Given material
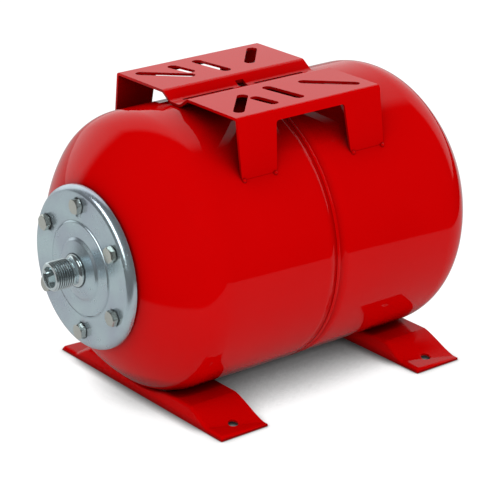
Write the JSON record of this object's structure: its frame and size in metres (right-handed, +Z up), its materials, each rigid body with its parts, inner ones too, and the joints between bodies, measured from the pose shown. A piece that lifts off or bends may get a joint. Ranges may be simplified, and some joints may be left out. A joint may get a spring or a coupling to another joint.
{
  "type": "horizontal bladder pressure tank",
  "caption": "Horizontal pressed-steel pressure tank with a bladder, a bolted flange cover with a threaded nipple, two pressed feet, a slotted pump bracket and an air valve.",
  "frame": {"origin": "on the floor under the middle of the object's box", "axes": "+X along the tank from the flange cover towards the air valve, +Y across the feet, +Z up"},
  "size_m": [0.453, 0.2588, 0.2778],
  "materials": {
    "enamel": "high-gloss baked red enamel",
    "zinc": "clear bluish zinc plate on pressed steel",
    "bolt_zinc": "warm zinc plate",
    "bare_steel": "plain steel",
    "rubber": "matt moulded rubber",
    "brass": "turned brass",
    "cap_plastic": "black moulded plastic"
  },
  "bodies": {
    "tank": {"front_shell": "enamel", "rear_shell": "enamel", "girth_weld": "enamel", "pump_bracket": "enamel", "front_foot": "enamel", "rear_foot": "enamel", "mouth_ring": "bare_steel", "weld_nut_1": "bare_steel", "weld_nut_2": "bare_steel", "weld_nut_3": "bare_steel", "weld_nut_4": "bare_steel", "weld_nut_5": "bare_steel", "weld_nut_6": "bare_steel", "flange_cover": "zinc", "nipple": "zinc", "cover_bolt_1": "bolt_zinc", "cover_bolt_2": "bolt_zinc", "cover_bolt_3": "bolt_zinc", "cover_bolt_4": "bolt_zinc", "cover_bolt_5": "bolt_zinc", "cover_bolt_6": "bolt_zinc", "bladder": "rubber", "valve_seal": "rubber", "valve_body": "brass", "valve_nut": "brass", "valve_core": "brass", "valve_spring": "bare_steel"},
    "cap": {"valve_cap": "cap_plastic", "cap_seal": "rubber"},
    "pin": {"valve_pin": "brass"}
  },
  "joints": [
    {"name": "cap_pull", "type": "slide", "parent": "tank", "child": "cap", "axis": [1, 0, 0], "range_m": [0, 0.025]},
    {"name": "pin_press", "type": "slide", "parent": "tank", "child": "pin", "axis": [-1, 0, 0], "range_m": [0, 0.0012], "stiffness_N_per_m": 200, "springref_m": -0.001, "deforming": ["valve_spring"]}
  ]
}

What the task asks
Quote the whole listing above, leaving nothing out.

Answer to the exercise
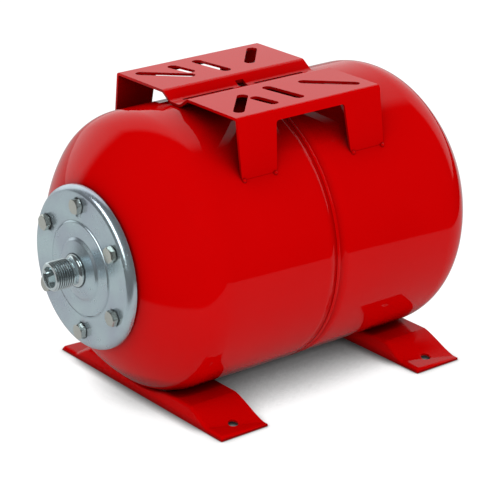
Write the JSON record of this object's structure: its frame and size in metres (right-handed, +Z up), its materials, each rigid body with its parts, inner ones too, and the joints between bodies, measured from the pose shown. A piece that lifts off or bends may get a joint. Ranges may be simplified, and some joints may be left out. A joint may get a spring or a coupling to another joint.
{
  "type": "horizontal bladder pressure tank",
  "caption": "Horizontal pressed-steel pressure tank with a bladder, a bolted flange cover with a threaded nipple, two pressed feet, a slotted pump bracket and an air valve.",
  "frame": {"origin": "on the floor under the middle of the object's box", "axes": "+X along the tank from the flange cover towards the air valve, +Y across the feet, +Z up"},
  "size_m": [0.453, 0.2588, 0.2778],
  "materials": {
    "enamel": "high-gloss baked red enamel",
    "zinc": "clear bluish zinc plate on pressed steel",
    "bolt_zinc": "warm zinc plate",
    "bare_steel": "plain steel",
    "rubber": "matt moulded rubber",
    "brass": "turned brass",
    "cap_plastic": "black moulded plastic"
  },
  "bodies": {
    "tank": {"front_shell": "enamel", "rear_shell": "enamel", "girth_weld": "enamel", "pump_bracket": "enamel", "front_foot": "enamel", "rear_foot": "enamel", "mouth_ring": "bare_steel", "weld_nut_1": "bare_steel", "weld_nut_2": "bare_steel", "weld_nut_3": "bare_steel", "weld_nut_4": "bare_steel", "weld_nut_5": "bare_steel", "weld_nut_6": "bare_steel", "flange_cover": "zinc", "nipple": "zinc", "cover_bolt_1": "bolt_zinc", "cover_bolt_2": "bolt_zinc", "cover_bolt_3": "bolt_zinc", "cover_bolt_4": "bolt_zinc", "cover_bolt_5": "bolt_zinc", "cover_bolt_6": "bolt_zinc", "bladder": "rubber", "valve_seal": "rubber", "valve_body": "brass", "valve_nut": "brass", "valve_core": "brass", "valve_spring": "bare_steel"},
    "cap": {"valve_cap": "cap_plastic", "cap_seal": "rubber"},
    "pin": {"valve_pin": "brass"}
  },
  "joints": [
    {"name": "cap_pull", "type": "slide", "parent": "tank", "child": "cap", "axis": [1, 0, 0], "range_m": [0, 0.025]},
    {"name": "pin_press", "type": "slide", "parent": "tank", "child": "pin", "axis": [-1, 0, 0], "range_m": [0, 0.0012], "stiffness_N_per_m": 200, "springref_m": -0.001, "deforming": ["valve_spring"]}
  ]
}